Biyokaçakçılık olayları en çok vaka 2011'de yaşandı
Biyokaçakçılık vakaları en çok 2011 yılında meydana geldi. 21 vaka tespit edilen 2011’i, 11 vakanın yaşandığı 2012 yılı takip etti. 2010’da 9, 2019’da ise 8 vaka tespit edildi. En çok kaçakçılık girişimi 18 vaka ile Hatay’da olurken, biyokaçakçılık yapmak isteyen kişilerden 7’i Almanya, 6’sı Macaristan, 5’i Rusya vatandaşıydı.
Çekya, Japonya, İspanya, Makedonya, Suriye gibi ülke vatandaşları yanında 9 Türk vatandaşı da bu olaylarda yakalandı.
Dünyada biyolojik çeşitliliği korumak için Birleşmiş Milletler Çevre Programı (UNEP) tarafından bir sözleşme metni oluşturulmuş ve 1992 yılında imzalanmıştı.
Türkiye’nin de imza koyduğu ‘Biyolojik Çeşitlilik Sözleşmesi’yle, canlı ve cansız hayvan ve bitki ticaretine düzenleme geldi. Buna rağmen yabancıların Türkiye’den biyokaçakçılık yapmasına ilişkin çabaları sürüyor.
Örneğin geçmiş yıllarda Japonya’da ‘Böceklerin Kralı – Mushiking King of the Beetles) çizgi filmi yüzünden, 6 antene sahip olan Akbez Geyik Böceği’nin koleksiyon amaçlı kaçırmak isteyen bir Japon vatandaşı yakalandı.
Artvin’de tespit edilen 194 kelebek türü, özellikle koleksiyoncuların ilgisini çekerken, kum zambakları ise tıbbi amaçlı olarak kaçırılmak isteniyor.

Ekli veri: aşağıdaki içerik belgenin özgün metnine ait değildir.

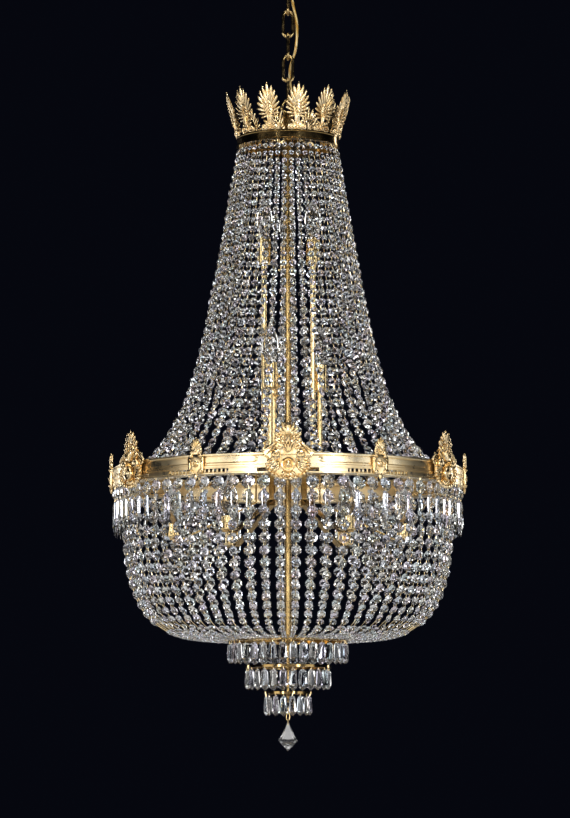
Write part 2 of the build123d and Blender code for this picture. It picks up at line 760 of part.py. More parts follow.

Canlı türünün küçük bir parçasından dahi genetik bilgiyi elde etmek ve biyeteknolojik çalışmalarda kullanmak, sözgelimi hastalıklara, kuraklığa dirençli, yüksek verimli yeni türler elde etmek mümkün. Uluslararası sözleşme, bu genetik kaynakların kullanımı hakkını bulunduğu ülkeye veriyor.
Geçmişte de Osmanlı döneminde kaçırılan laleler, Hollanda’da yetiştirilerek bu ülkenin bugün ‘lale ülkesi’ olarak anılmasına ve önemli bir endüstri haline gelmesine neden olmuş, Türkiye’den götürülen Ankara Keçisi (Tiftik) ve Ankara Tavşanı gibi türler, Avustralya, Güney Afrika gibi ülkelerde büyük bir sektöre dönüşmüştü.
‘Halfeti Gülü’ olarak bilinen ‘Kara Gül’, bugün yurtdışında ‘Rosa Odorata’ olarak pazarlanıyor. Türkiye’den kaçırılan ‘Bambus’ türü arılar ise çoğaltılarak dünyanın farklı ülkelerine kiralanıyor.
Endemik Türleri kaçırma yolları
Kaçırma yöntemleri içinde canlı olarak götürme, formaldehit içinde taşıma, tohum ya da soğan olarak taşıma gibi yöntemler var.
Yapılan denetimlerde mantarların kurutularak götürüldüğü, film kutusu içinde doku parçaları kaçırılmaya çalışıldığı tespitleri yapıldı. Buna ek olarak özellikle hayvan türlerinden alınan kan örneklerinin tüpler içinde kaçırılması, soğuk zincire sahip uluslararası nakliyattan faydalanılması gibi yöntemler tespit edildi.
Bazı canlı kuş türleri ise sınırdan diğer tarafa uçurularak ve hazırlanan tuzaklarla kaçırılmak istendi.
Kolluk güçlerine eğitim veriliyor
Milli Parklar, ‘Biyokaçakçılıkla Mücadele Projesi’ kapsamında Jandarma, Emniyet, Sahil Güvenlik birimlerinde görev yapan kolluk kuvvetlerine eğitimler veriyor.
İlgili kurumlarla eşgüdüm sağlanırken, yasal düzenlemelerdeki eksikliklerin giderilmesine ilişkin çalışmalar da sürüyor. Ancak konuya ilişkin vatandaşların bilinçlendirilmesi en önemli hedefler arasında.
Biyokaçakçılık şüphesi bulunması durumunda kolluk kuvvetleri ya da Tarım ve Orman Bakanlığı’na haber verilmesi isteniyor.